Inspiring Older Readers

posted on 03 Aug 2016

Ethel Mannin : novelist, travel writer and Socialist

Recently I’ve been thinking about all the books and authors that I ignored when I was younger and when I knew far less about the background to their work and their worlds. I thought it would be interesting to try and highlight some of those writers I wish I’d taken more notice of.

In my early years of book buying in second hand shops I seemed often to come across acres of books by one time popular writers who were no longer the blockbusters they once were. A good number of these writers were women ( or sometimes even men writing under female pseudonyms) and prolific producers of melodramatic, sentimental romantic fiction and they were usually published  in horrible cheap editions by book clubs of one kind or another. Because I knew no better at the time, I assumed that Ethel Mannin was a writer who fell into this category and I was happy to pass over her books without much thought.

How wrong I was. Mannin was in fact a novelist, travel writer and committed radical who was a novelist, philosopher and activist who also chronicled her life in a series of seven autobiographies which revealed her extraordinary experiences and the development of her ideas.

Born in 1900 into a family that already embraced Socialism, her father was a postal service worker, Ethel went to an independent boarding school of which she later said::

"The school called itself a preparatory school, but for what it could possibly prepare anyone it would be impossible to say.”

She did, however, find herself becoming infatuated by one of her female teachers who was a member of the Fabian Society and the Independent Labour Party and this proved to be a long term influence on her political views. When she left education she went on to have her first work experiences in copy-writing and journalism and by this time she was already producing short stories and magazine articles:

"At sixteen I was writing advertisements, running two house-organs - business magazines - and when I was seventeen was publishing my own stories, articles, verses, in a monthly magazine which Higham bought and left to me to produce."

It was while she was working at the copy-writers that she had her first romantic relationship with a man who introduced her to the work of Thomas Paine, Upton Sinclair, William Morris and John Stuart Mill. The relationship was largely platonic and ended when he returned to New Zealand to avoid being called-up into the British army for the First World War but the relationship left its mark on her and especially on the development of her political ideas.

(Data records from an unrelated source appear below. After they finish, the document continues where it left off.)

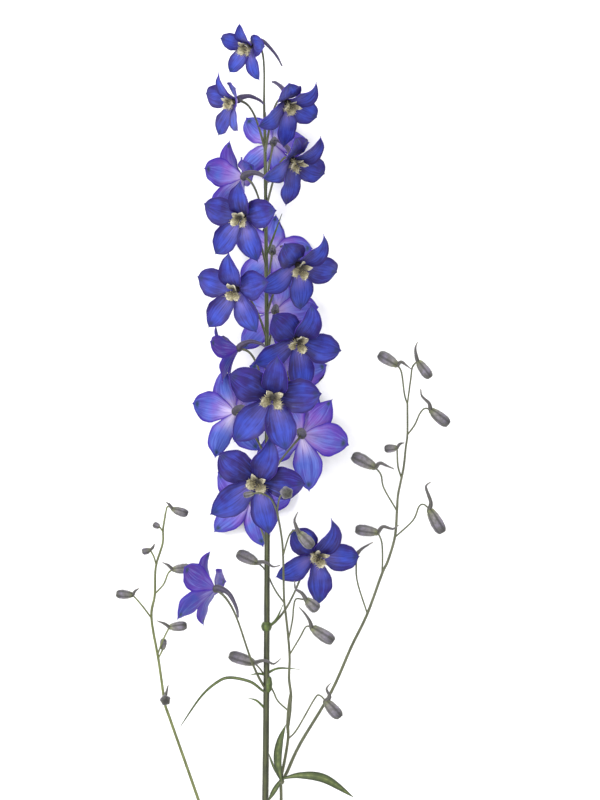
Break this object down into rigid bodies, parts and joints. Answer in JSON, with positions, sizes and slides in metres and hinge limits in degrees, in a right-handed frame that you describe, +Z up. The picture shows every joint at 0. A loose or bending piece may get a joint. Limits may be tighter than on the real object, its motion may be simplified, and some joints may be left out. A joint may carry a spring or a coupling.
{
  "type": "delphinium flower spike",
  "caption": "Cut delphinium stem lying down: a spike of open blue spurred flowers above side branches of closed buds and narrow leaves.",
  "frame": {"origin": "on the surface it lies on, below the middle of its outline seen from above", "axes": "+Y along the stem towards the tip of the spike, +X to the picture's right, +Z up"},
  "size_m": [0.1673, 0.5174, 0.0671],
  "materials": {
    "sepals": "soft satin petal, blue-violet",
    "hearts": "matt downy petal, cream",
    "stalks": "satin green stalk, finely downy",
    "buds": "matt downy bud, grey-mauve and green",
    "leaves": "matt green leaf"
  },
  "bodies": {
    "root": {"stem": "stalks", "left_spray": "buds", "middle_spray": "buds", "right_spray": "buds", "fork_leaf": "leaves", "long_leaf": "leaves", "bloom_01": "sepals", "bloom_02": "sepals", "bloom_03": "sepals", "bloom_04": "sepals", "bloom_05": "sepals", "bloom_06": "sepals", "bloom_07": "sepals", "bloom_08": "sepals", "bloom_09": "sepals", "bloom_10": "sepals", "bloom_11": "sepals", "bloom_12": "sepals", "bloom_13": "sepals", "bloom_14": "sepals", "bloom_15": "sepals", "bloom_16": "sepals", "bloom_17": "sepals", "bloom_18": "sepals", "bloom_19": "sepals", "bloom_20": "sepals", "bloom_21": "sepals", "heart_01": "hearts", "heart_02": "hearts", "heart_03": "hearts", "heart_04": "hearts", "heart_05": "hearts", "heart_06": "hearts", "heart_07": "hearts", "heart_08": "hearts", "heart_09": "hearts", "heart_10": "hearts", "heart_11": "hearts", "heart_12": "hearts", "heart_13": "hearts", "heart_14": "hearts", "heart_15": "hearts", "heart_16": "hearts", "heart_17": "hearts", "heart_18": "hearts", "heart_19": "hearts", "heart_20": "hearts", "heart_21": "hearts"}
  },
  "joints": []
}
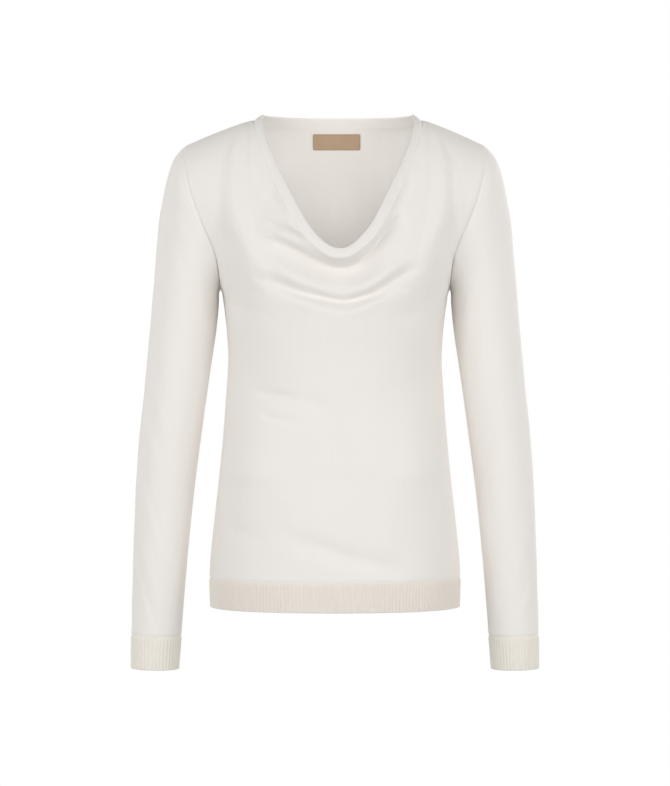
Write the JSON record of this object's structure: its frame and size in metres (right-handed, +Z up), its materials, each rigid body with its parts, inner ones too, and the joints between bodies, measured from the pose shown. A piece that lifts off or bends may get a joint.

By 1918, Mannin was in a serious relationship with Alexander Porteus who she married and with whom she had her only child. She continued to do freelance journalism and copy-writing until 1923 when she decided it was time to publish her first novel,  Martha. By 1929 she had published another three novels and while the critical reaction was positive her private life was falling apart and she separated from Porteus, moving with her daughter to live in a small house in Wimbledon.

Mannin became an advocate of progressive education and of A.S.Neil’s  Summerhill school and she sent her daughter there – backing up this decision with books about educational theory and novels that expounded the value of progressive schooling methods like those used by Neil. She was a strong advocate of putting the child in charge of their own learning and she rejected the use of compulsion to enforce discipline or to push children into any  curriculum they themselves didn’t opt into. It was around this time that she also began a less than satisfying dalliance  with W.B.Yeats – who was himself on the rebound from a failed relationship.

She began to travel widely and in 1936 she went to the Soviet Union which made her wary of the sort of bureaucratic Communism she encountered there. She wrote about her experiences in the book South of Samarkand which detailed the nature of her disillusionment.  Her loss of faith in this version of Communism didn’t however represent a break with radical socialism and she became more and more interested in Anarchism through a friendship with Emma Goldman – her novel Red Rose was effectively based on this relationship.

Mannin married again in 1938 to Reginald Reynolds, who was also a member of the Independent Labour Party, and they travelled widely in Europe, North Africa and the Middle East. These adventures are documented in her autobiographies and this period of her life also gave her time to develop further her philosophical ideas that formed the basis of some of her later work.

Mannin remained a committed social reformer until she died as the result of a fall at home in 1984. In all she wrote over one hundred books in her lifetime but her reputation amongst the wider reading public was at its peak during the Thirties and Forties and has steadily fallen away since then. However she has had something of a revival of her fortunes due to the advocacy of students of the women’s movement and those interested in radical and working class literature. Virginia Nicholson, the author of Among the Bohemians (2002) tells us:

 "Ethel Mannin didn't resent the passing of youth, but she felt displaced in the post-War world of the 1950s... In old age her pleasures were correspondingly elderly - good wine, good books, and her roses. Her robust impatience with humbug remained vigorous however. She continued to travel, espoused Buddhism, and signed up to a variety of liberal causes. Passion, she felt, was for the young, but 'the unending struggle against injustice and barbarism in the world' was perennial."

So if you are out browsing the bookshelves of your favourite second hand shops and you spot anything by Ethel Mannin don’t make the same mistake I did – grab her books while you can and explore the world of one of literature's great radicals.